Loving beauty, from the eye of the wren to the starry floor of heaven, he loved women and paid for it. His masculine affections were warmed, too, by his eye for elegance. He opened his heart freely. He suffered deeply in body and mind in the middle reach of his life and almost laid laughter aside. He had lost his son and found a dark mistress who turned out to be of 'the sugar'd game'. He was more libertarian than libertine, for libertines fall behind with their work, and he was ever punctual with a new play, even while studying a new part to act for no good reason save his delight in the mumming of it [...].

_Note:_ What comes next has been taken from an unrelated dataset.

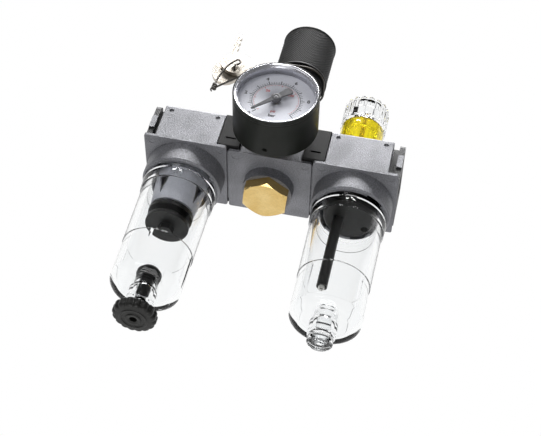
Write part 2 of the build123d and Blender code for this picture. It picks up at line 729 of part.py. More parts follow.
with BuildPart() as sector_gear:
    rod_y(regulator_x, pivot_z, 0.6, -arbor_rear, -arbor_rear - 5.2)
    with BuildSketch(Plane.XZ.offset(arbor_rear + 1.8)) as sweep_arm:
        with Locations((regulator_x, pivot_z)):
            Circle(-pivot_z - 1.1 - 0.15)
            Polygon((-1.6, -1.6), (1.6, -1.6), (9.4, 12.9), (-1.4, 15.9), align=None,
                    mode=Mode.INTERSECT)
    extrude(sweep_arm.sketch, amount=0.9)
save(sector_gear.part, "sector_gear")

with BuildPart() as gauge_socket:
    # hexagon and thread outside the case, block and nipple inside it
    hexagon_y(regulator_x, 0, socket_flats, -gauge_back + rest_gap / 2, -regulator_front - 0.65)
    rod_y(regulator_x, 0, gauge_bore - close, -regulator_front - 0.65,
          -regulator_front + gauge_bore_depth - 1)
    rod_y(regulator_x, 0, socket_flats / 2 - 1.3, -case_floor, -gauge_back + rest_gap / 2)
    block((regulator_x - 5, regulator_x + 5), (-case_floor - 4.5, -case_floor - rest_gap),
          (-tube_bend - 0.2, 4.6))
    rod_y(regulator_x, 0, 4.0, -case_floor - 1, -case_floor + 0.5)
    rod_y(regulator_x, 0, 1.0, -case_floor - 3, -regulator_front + gauge_bore_depth + 1,
          mode=Mode.SUBTRACT)
    # the slot that the tube is brazed into
    with BuildSketch(Plane.XY) as slot:
        with Locations((regulator_x + tube_bend, -tube_row)):
            RectangleRounded(tube_flat[0] + 0.1, tube_flat[1] + 0.1, 0.6)
    revolve(slot.sketch, axis=Axis((regulator_x, 0, 0), (0, 1, 0)), revolution_arc=tube_arc + 0.5,
            mode=Mode.SUBTRACT)
save(gauge_socket.part, "gauge_socket")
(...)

Let the scholars call him myriad-minded, a visionary symbolist, co-equal of Dante and Milton in his scope of soaring thought, if they will. But they must not forget the player who would not give up, the writer of parts for actors coveting a laugh or 'a round', the enchanted observer of the malt worms and of the tapsters who served them; this was a man not so much omniscient as omniverous of the human scene. It is customary to end books on Shakespeare by remarking of him as Agrippa said of Antony (rather oddly), that 'a rarer spirit never did steer humanity'! But Shakespeare was not at the rudder of the world and never sought to be. A more pertinent line is Romeo's, 'I'll be a candle-holder and look on'. None ever held the candle to throw a subtler ray or better recorded the shadow-play which that illumination gave. He was not for the throne of pomp or the dias of the intellectual; he preferred to be the Gentleman in the Parlour, the vagrant lodger, the man in the wings, the reporter in the royal gallery. In these positions of spectatorship he mingled three elements: a commonsense philosophy of moderation, deep feeling for all folk suffering and all things gay or beautiful, and unfailing power to find the word perfect to each place and subject. Out of this trinity came his unified perfection in the writer's art. He had his solitary moods and would evade the clatter of cups and quips when the writing fit was upon him, which was often. But he was 'Sweet Mr. Shakespeare' none the less and 'known to his own'.
Thank you, Mr. Brown - and thank you, Master Shakespeare.